J’ai découvert à cette occasion l’intelligence de son esprit, qui caractérisait ses analyses et donnait à l’exposé des situations et des problématiques une subtilité et donc une saveur toutes particulières.
Avant tout, il y avait de la simplicité dans la relation que Gilles Ménage instaurait avec ses interlocuteurs. Au-delà de sa bonhommie, on pouvait lire chez lui une certaine liberté d’être. Son regard, pour ceux qui voulaient y prêter attention, restait celui du jeune homme qu’il avait dû être : étonnamment clair et, semble-t-il, affranchi des pesanteurs du temps et des fatuités de l’exercice du pouvoir. Cela mérite d’être signalé, car nous savons bien, à l’aune de nos propres vies, que ce n’est pas si fréquent, ni si facile à préserver.
Le destin ne lui avait pas toujours été favorable. En particulier, pour cause d’alternance politique, son mandat à la présidence d’EDF s’était brutalement interrompu en novembre 1995. Pourtant, il n’en gardait pas une rancœur excessive.

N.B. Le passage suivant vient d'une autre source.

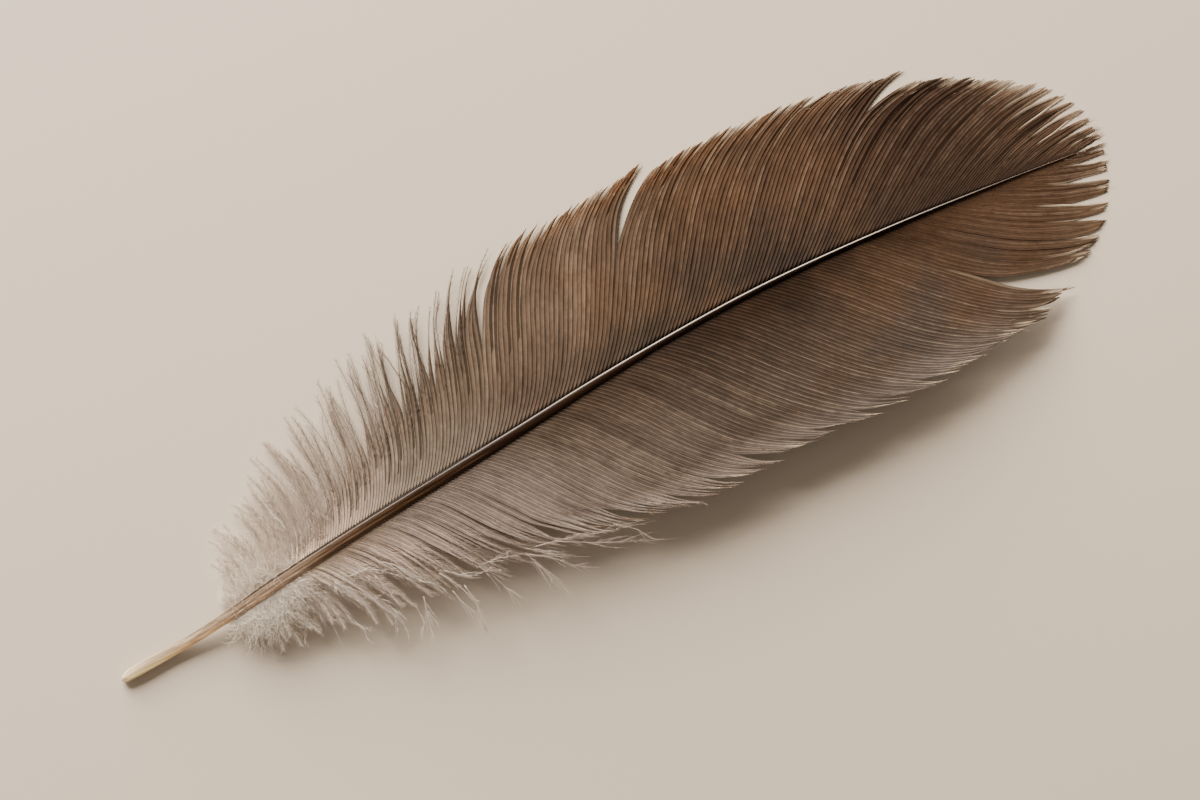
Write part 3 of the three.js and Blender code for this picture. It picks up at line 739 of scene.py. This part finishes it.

Il donnait l’impression que les événements adverses de son existence lui avaient donné un supplément de bienveillance.
Transparaissait assez vite chez l’homme le bon élève qu’il avait été durant ses années de formation, où l’apprentissage des règles de vie comptait autant que celui-ci des savoirs. Il avait conservé en héritage le souci de servir.
Il y aurait encore beaucoup à dire. La convivialité du déjeuner nous avait incités à le prolonger et nous avions ainsi devisé en toute liberté.
Puis je l’ai raccompagné et ce jusque sur le parvis ensoleillé de l’entreprise. Nous nous sommes quittés simplement, comme si le temps de la vie continuerait à s’écouler indéfiniment. Du moins le pensions-nous.
Il avait exprimé le souhait de nous revoir et je m’en étais réjoui.
La vie en a décidé autrement.
Mais elle ne pourra pas effacer le souvenir que je garde de lui.